The gold standard has been Minimal Flavor Violation (hep-ph/0207036): new physics respects the maximal SM flavor symmetry, broken only by the SM Yukawas. This makes TeV-scale dynamics essentially flavor-sterile and neatly evades constraints. A major next step was the minimally broken U(2)^5 flavor symmetry (1105.2296). By separating the third family, it allows richer flavor violation in b-quarks and tau-leptons. With the surge of heavy-flavor data, this became a key framework for interpretation in the past decade.
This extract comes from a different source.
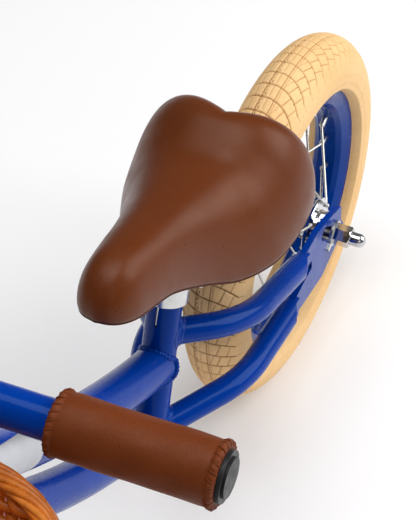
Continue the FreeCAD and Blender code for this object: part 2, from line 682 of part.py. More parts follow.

Now comes our new paper (2512.04159): we ask what the smallest approximate flavor symmetry must be to satisfy only the most dangerous constraints, such as Kaon mixing. Surprisingly, a much smaller rank-2 subgroup already provides enough flavor protection. This new theoretical framework, "Minimal Flavor Protection," offers two main advantages: (i) it allows significantly richer patterns of TeV-scale flavor violation, and (ii) it provides a foundation for understanding all flavor hierarchies.

As such, it becomes a new toolkit for TeV-scale physics: whether in SMEFT, simplified models, or more elaborate frameworks like the MSSM, composite Higgs, or WIMP scenarios. It gives a broader, more flexible language for interpreting current and future flavor-physics experiments.